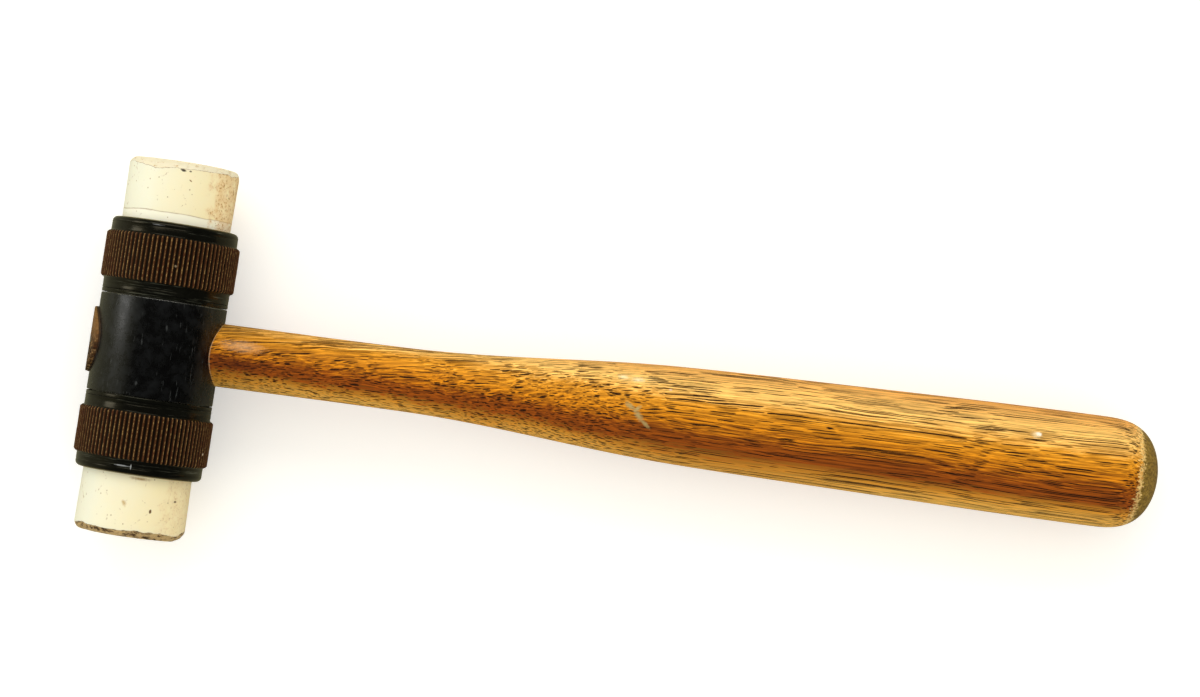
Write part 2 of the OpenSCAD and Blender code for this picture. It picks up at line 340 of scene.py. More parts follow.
def black_enamel():
    """Stoved enamel on steel: deep black and glossy, dulled by fine scratches in all directions."""
    material, tree, mm = start_material("black_enamel", along_head[1])
    height = add(tree, "SeparateXYZ", {"Vector": mm}).outputs["Z"]
    radius = from_axis(tree, mm, (1, 1, 0))
    grime_size = 3.57
    grit_size = 0.526
    grime = add(
        tree, "TexNoise", {"Vector": mm, "Scale": 1 / grime_size, "Detail": 7, "Roughness": 0.68}
    )
    fine = add(tree, "TexNoise", {"Vector": mm, "Scale": 1 / grit_size, "Detail": 4, "Roughness": 0.7})
    # Scratches are drawn 0.2 to 0.3 mm wide, coarser than they are, so that they show
    scratch_len = 5
    scratches = 0
    for turn, width in ((0.5, 0.2778), (-0.9, 0.2083), (1.9, 0.25)):
        stretch = (1 / scratch_len, 1 / width, 1 / scratch_len)
        laid = add(tree, "Mapping", {"Vector": mm, "Rotation": (turn, turn / 2, turn), "Scale": stretch})
        hair = add(tree, "TexNoise", {"Vector": laid, "Scale": 1, "Detail": 2})
        line = add(tree, "MapRange", {"Value": hair, "From Min": 0.68, "From Max": 0.76})
        scratches = add(tree, "Math", {0: scratches, 1: line}, operation="MAXIMUM")
    # The edge towards the upper collar has lost its enamel in a thin line, the other only in spots
    upper_edge = add(
        tree, "MapRange", {"Value": height, "From Min": shoulder - 0.5, "From Max": shoulder - 0.2}
    )
    lower_edge = add(
        tree,
        "MapRange",
        {"Value": height, "From Min": 0.3 - shoulder, "From Max": 0.1 - shoulder, "To Max": 0.75},
    )
    edge = add(tree, "Math", {0: upper_edge, 1: lower_edge}, operation="MAXIMUM")
    worn_edge = add(tree, "Math", {0: edge, 1: fine}, operation="MULTIPLY")
    bare = add(
        tree,
        "MapRange",
        {"Value": worn_edge, "From Min": 0.43, "From Max": 0.56},
        interpolation_type="SMOOTHSTEP",
    )
    on_spigot = add(tree, "Math", {0: radius, 1: barrel_r - 0.75}, operation="LESS_THAN")
    dull = add(
        tree,
        "MapRange",
        {"Value": grime, "From Min": 0.42, "From Max": 0.7},
        interpolation_type="SMOOTHSTEP",
    )
    colour = add(tree, "MixRGB", {"Fac": dull, "Color1": linear("030304"), "Color2": linear("101214")})
    colour = add(tree, "MixRGB", {"Fac": scratches, "Color1": colour, "Color2": linear("3a3c3c")})
    colour = add(tree, "MixRGB", {"Fac": bare, "Color1": colour, "Color2": linear("96958c")})
    spigot_steel = add(
        tree, "MixRGB", {"Fac": fine, "Color1": linear("4c4943"), "Color2": linear("8c887e")}
    )
    colour = add(tree, "MixRGB", {"Fac": on_spigot, "Color1": colour, "Color2": spigot_steel})
    metal = add(tree, "Math", {0: on_spigot, 1: 0.6, 2: bare}, operation="MULTIPLY_ADD")
    rough = add(
        tree,
        "MapRange",
        {"Value": grime, "From Min": 0.3, "From Max": 0.7, "To Min": 0.16, "To Max": 0.4},
    )
    relief = add(tree, "Math", {0: fine, 1: scratches}, operation="SUBTRACT")
    bump = add(tree, "Bump", {"Height": relief, "Strength": 0.3, "Distance": 0.00006})
    shader = add(
        tree,
        "BsdfPrincipled",
        {"Base Color": colour, "Metallic": metal, "Roughness": rough, "IOR": 1.52, "Normal": bump},
    )
    add(tree, "OutputMaterial", {"Surface": shader})
    return material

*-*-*

• What is asked
All of the data needs to be reproduced exactly, with no line missing.

• Answer to this task
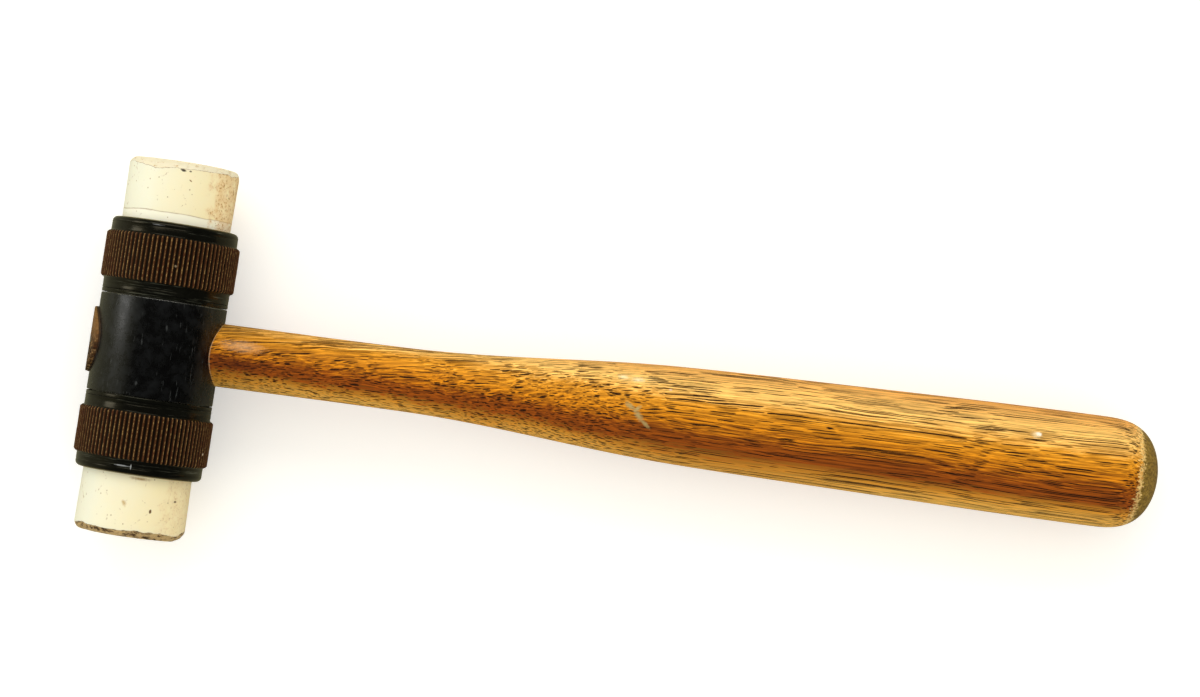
Write part 2 of the OpenSCAD and Blender code for this picture. It picks up at line 340 of scene.py. More parts follow.
def black_enamel():
    """Stoved enamel on steel: deep black and glossy, dulled by fine scratches in all directions."""
    material, tree, mm = start_material("black_enamel", along_head[1])
    height = add(tree, "SeparateXYZ", {"Vector": mm}).outputs["Z"]
    radius = from_axis(tree, mm, (1, 1, 0))
    grime_size = 3.57
    grit_size = 0.526
    grime = add(
        tree, "TexNoise", {"Vector": mm, "Scale": 1 / grime_size, "Detail": 7, "Roughness": 0.68}
    )
    fine = add(tree, "TexNoise", {"Vector": mm, "Scale": 1 / grit_size, "Detail": 4, "Roughness": 0.7})
    # Scratches are drawn 0.2 to 0.3 mm wide, coarser than they are, so that they show
    scratch_len = 5
    scratches = 0
    for turn, width in ((0.5, 0.2778), (-0.9, 0.2083), (1.9, 0.25)):
        stretch = (1 / scratch_len, 1 / width, 1 / scratch_len)
        laid = add(tree, "Mapping", {"Vector": mm, "Rotation": (turn, turn / 2, turn), "Scale": stretch})
        hair = add(tree, "TexNoise", {"Vector": laid, "Scale": 1, "Detail": 2})
        line = add(tree, "MapRange", {"Value": hair, "From Min": 0.68, "From Max": 0.76})
        scratches = add(tree, "Math", {0: scratches, 1: line}, operation="MAXIMUM")
    # The edge towards the upper collar has lost its enamel in a thin line, the other only in spots
    upper_edge = add(
        tree, "MapRange", {"Value": height, "From Min": shoulder - 0.5, "From Max": shoulder - 0.2}
    )
    lower_edge = add(
        tree,
        "MapRange",
        {"Value": height, "From Min": 0.3 - shoulder, "From Max": 0.1 - shoulder, "To Max": 0.75},
    )
    edge = add(tree, "Math", {0: upper_edge, 1: lower_edge}, operation="MAXIMUM")
    worn_edge = add(tree, "Math", {0: edge, 1: fine}, operation="MULTIPLY")
    bare = add(
        tree,
        "MapRange",
        {"Value": worn_edge, "From Min": 0.43, "From Max": 0.56},
        interpolation_type="SMOOTHSTEP",
    )
    on_spigot = add(tree, "Math", {0: radius, 1: barrel_r - 0.75}, operation="LESS_THAN")
    dull = add(
        tree,
        "MapRange",
        {"Value": grime, "From Min": 0.42, "From Max": 0.7},
        interpolation_type="SMOOTHSTEP",
    )
    colour = add(tree, "MixRGB", {"Fac": dull, "Color1": linear("030304"), "Color2": linear("101214")})
    colour = add(tree, "MixRGB", {"Fac": scratches, "Color1": colour, "Color2": linear("3a3c3c")})
    colour = add(tree, "MixRGB", {"Fac": bare, "Color1": colour, "Color2": linear("96958c")})
    spigot_steel = add(
        tree, "MixRGB", {"Fac": fine, "Color1": linear("4c4943"), "Color2": linear("8c887e")}
    )
    colour = add(tree, "MixRGB", {"Fac": on_spigot, "Color1": colour, "Color2": spigot_steel})
    metal = add(tree, "Math", {0: on_spigot, 1: 0.6, 2: bare}, operation="MULTIPLY_ADD")
    rough = add(
        tree,
        "MapRange",
        {"Value": grime, "From Min": 0.3, "From Max": 0.7, "To Min": 0.16, "To Max": 0.4},
    )
    relief = add(tree, "Math", {0: fine, 1: scratches}, operation="SUBTRACT")
    bump = add(tree, "Bump", {"Height": relief, "Strength": 0.3, "Distance": 0.00006})
    shader = add(
        tree,
        "BsdfPrincipled",
        {"Base Color": colour, "Metallic": metal, "Roughness": rough, "IOR": 1.52, "Normal": bump},
    )
    add(tree, "OutputMaterial", {"Surface": shader})
    return material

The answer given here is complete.